A precise retyping is required of every line from the one containing "Model this object" down to the one containing "of the lugs.", both included, and of no other line.

-- Start of DATA EXTRACT --

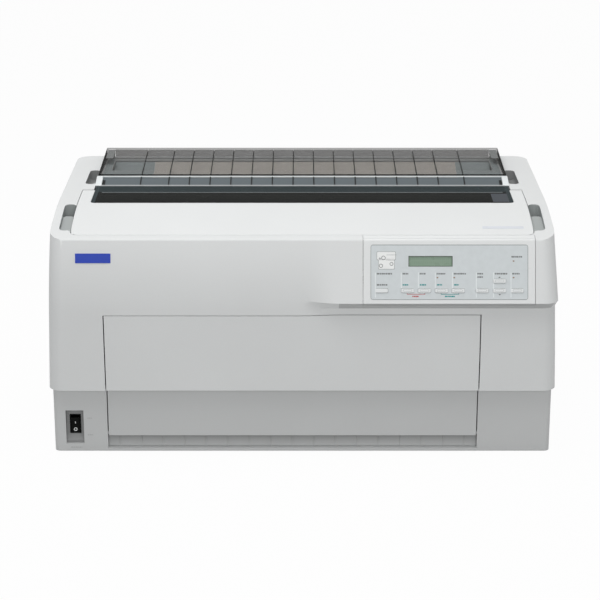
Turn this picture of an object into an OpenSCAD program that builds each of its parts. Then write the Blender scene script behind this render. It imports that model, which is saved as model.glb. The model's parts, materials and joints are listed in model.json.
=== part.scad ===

-- End of DATA EXTRACT --
-- Start of DATA EXTRACT --

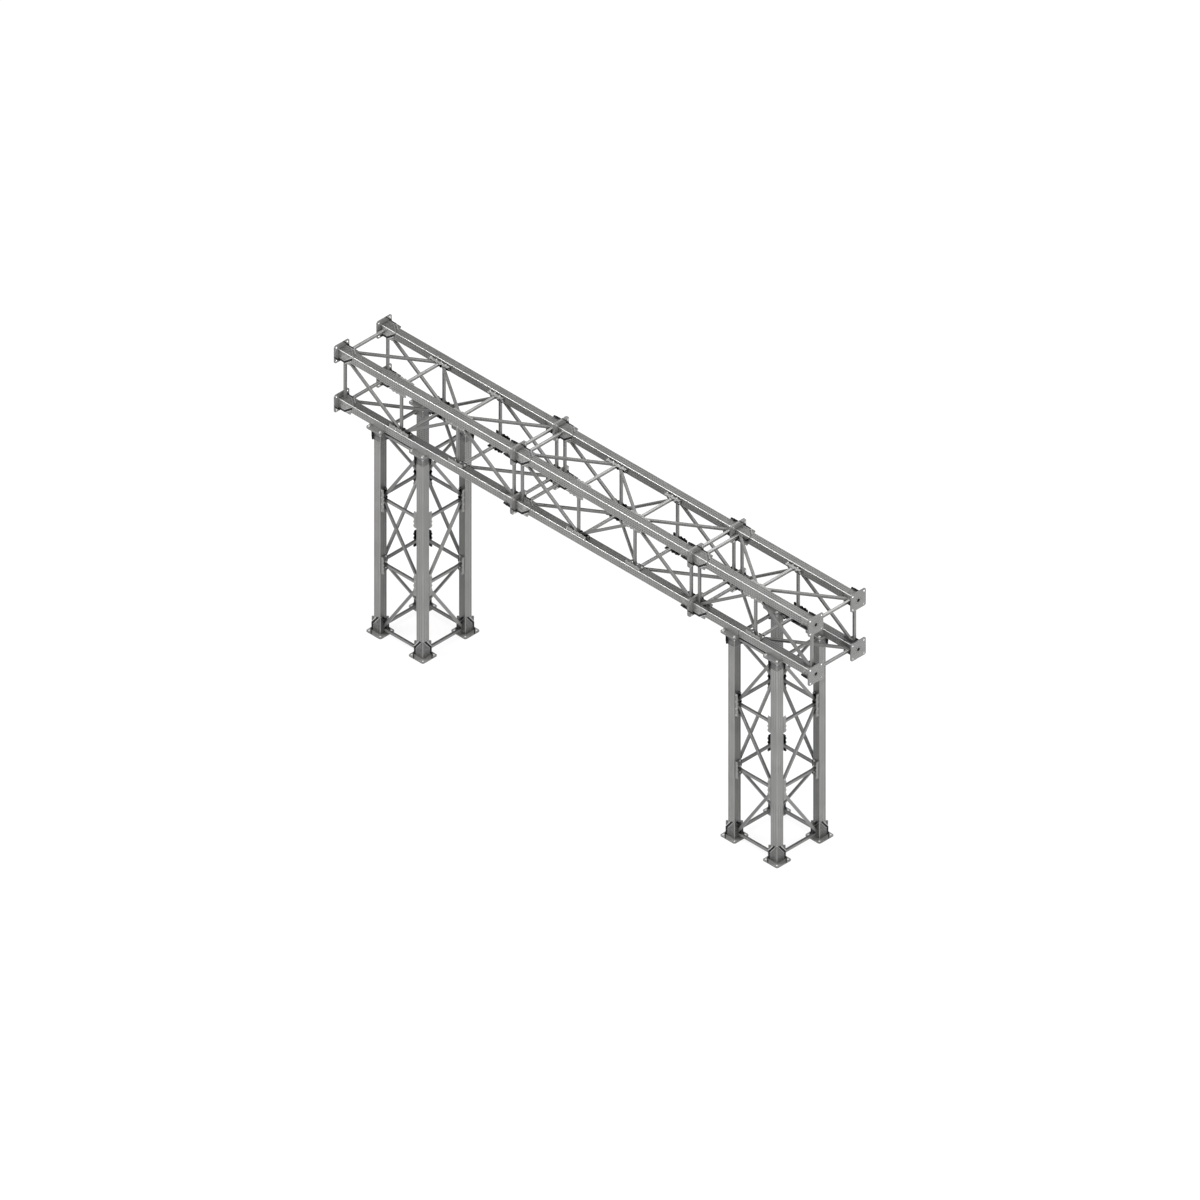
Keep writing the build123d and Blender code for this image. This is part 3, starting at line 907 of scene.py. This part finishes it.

-- End of DATA EXTRACT --
-- Start of DATA EXTRACT --

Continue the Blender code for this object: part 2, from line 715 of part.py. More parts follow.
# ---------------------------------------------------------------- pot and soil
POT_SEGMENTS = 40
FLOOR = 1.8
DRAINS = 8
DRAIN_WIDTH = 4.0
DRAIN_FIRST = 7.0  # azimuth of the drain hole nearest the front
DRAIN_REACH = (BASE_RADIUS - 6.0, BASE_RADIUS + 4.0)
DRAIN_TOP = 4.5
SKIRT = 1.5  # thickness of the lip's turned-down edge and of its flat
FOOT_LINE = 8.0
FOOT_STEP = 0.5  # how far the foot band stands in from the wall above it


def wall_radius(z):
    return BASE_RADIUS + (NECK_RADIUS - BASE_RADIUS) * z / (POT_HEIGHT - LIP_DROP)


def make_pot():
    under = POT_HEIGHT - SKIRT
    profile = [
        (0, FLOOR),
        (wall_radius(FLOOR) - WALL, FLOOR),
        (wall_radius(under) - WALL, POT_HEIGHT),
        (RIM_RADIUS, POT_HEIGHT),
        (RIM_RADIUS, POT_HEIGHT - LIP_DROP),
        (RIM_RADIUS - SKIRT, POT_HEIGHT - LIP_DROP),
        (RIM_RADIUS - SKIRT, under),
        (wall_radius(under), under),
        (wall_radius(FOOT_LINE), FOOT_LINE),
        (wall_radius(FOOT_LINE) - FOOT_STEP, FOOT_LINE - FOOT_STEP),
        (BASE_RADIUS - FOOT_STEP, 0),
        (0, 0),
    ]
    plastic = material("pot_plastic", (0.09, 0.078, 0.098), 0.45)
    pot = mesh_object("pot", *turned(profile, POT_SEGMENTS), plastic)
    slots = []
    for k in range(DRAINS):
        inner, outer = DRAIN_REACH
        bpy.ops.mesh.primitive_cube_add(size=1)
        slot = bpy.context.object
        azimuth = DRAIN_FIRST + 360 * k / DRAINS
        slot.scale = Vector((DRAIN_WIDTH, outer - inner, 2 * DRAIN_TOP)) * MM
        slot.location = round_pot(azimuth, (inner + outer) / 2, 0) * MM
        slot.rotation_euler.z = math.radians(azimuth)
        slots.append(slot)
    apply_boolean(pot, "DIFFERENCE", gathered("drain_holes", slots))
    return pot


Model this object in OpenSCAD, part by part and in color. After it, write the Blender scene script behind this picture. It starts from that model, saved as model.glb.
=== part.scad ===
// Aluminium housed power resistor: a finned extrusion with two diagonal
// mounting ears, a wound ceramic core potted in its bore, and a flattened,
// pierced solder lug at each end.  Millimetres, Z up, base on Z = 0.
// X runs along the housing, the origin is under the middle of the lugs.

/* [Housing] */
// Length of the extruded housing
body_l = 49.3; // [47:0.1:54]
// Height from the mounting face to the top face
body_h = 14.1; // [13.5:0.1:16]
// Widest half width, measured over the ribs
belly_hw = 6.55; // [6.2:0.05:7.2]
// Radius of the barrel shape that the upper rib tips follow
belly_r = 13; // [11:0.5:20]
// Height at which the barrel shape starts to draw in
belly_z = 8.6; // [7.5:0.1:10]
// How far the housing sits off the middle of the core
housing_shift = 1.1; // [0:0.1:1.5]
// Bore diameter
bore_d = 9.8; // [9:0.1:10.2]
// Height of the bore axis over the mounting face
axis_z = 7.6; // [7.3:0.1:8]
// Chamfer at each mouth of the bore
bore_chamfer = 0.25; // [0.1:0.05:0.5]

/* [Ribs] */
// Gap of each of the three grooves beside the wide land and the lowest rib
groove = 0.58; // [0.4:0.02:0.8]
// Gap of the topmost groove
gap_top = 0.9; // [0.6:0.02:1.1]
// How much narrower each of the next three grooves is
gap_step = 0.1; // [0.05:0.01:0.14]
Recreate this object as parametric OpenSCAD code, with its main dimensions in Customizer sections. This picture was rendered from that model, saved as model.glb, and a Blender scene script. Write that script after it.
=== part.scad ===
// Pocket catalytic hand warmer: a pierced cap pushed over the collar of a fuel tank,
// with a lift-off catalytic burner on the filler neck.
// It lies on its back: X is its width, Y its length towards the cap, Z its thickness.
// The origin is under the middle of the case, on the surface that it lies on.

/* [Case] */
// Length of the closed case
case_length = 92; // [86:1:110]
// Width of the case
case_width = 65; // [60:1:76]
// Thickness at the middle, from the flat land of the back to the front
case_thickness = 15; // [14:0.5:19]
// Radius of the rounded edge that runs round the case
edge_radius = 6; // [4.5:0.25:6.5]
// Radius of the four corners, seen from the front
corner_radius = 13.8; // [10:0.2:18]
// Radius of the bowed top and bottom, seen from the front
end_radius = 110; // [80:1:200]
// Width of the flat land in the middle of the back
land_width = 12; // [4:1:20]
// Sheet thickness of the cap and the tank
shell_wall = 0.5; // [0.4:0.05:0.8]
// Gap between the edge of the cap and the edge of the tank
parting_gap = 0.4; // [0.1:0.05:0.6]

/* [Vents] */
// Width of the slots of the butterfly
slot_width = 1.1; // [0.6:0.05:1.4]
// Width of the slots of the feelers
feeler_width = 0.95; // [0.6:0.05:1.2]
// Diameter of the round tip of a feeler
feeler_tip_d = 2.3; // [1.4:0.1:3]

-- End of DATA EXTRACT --

■ **ANSWER BELOW**:
Model this object in OpenSCAD, part by part and in color. After it, write the Blender scene script behind this picture. It starts from that model, saved as model.glb.
=== part.scad ===
// Aluminium housed power resistor: a finned extrusion with two diagonal
// mounting ears, a wound ceramic core potted in its bore, and a flattened,
// pierced solder lug at each end.  Millimetres, Z up, base on Z = 0.
// X runs along the housing, the origin is under the middle of the lugs.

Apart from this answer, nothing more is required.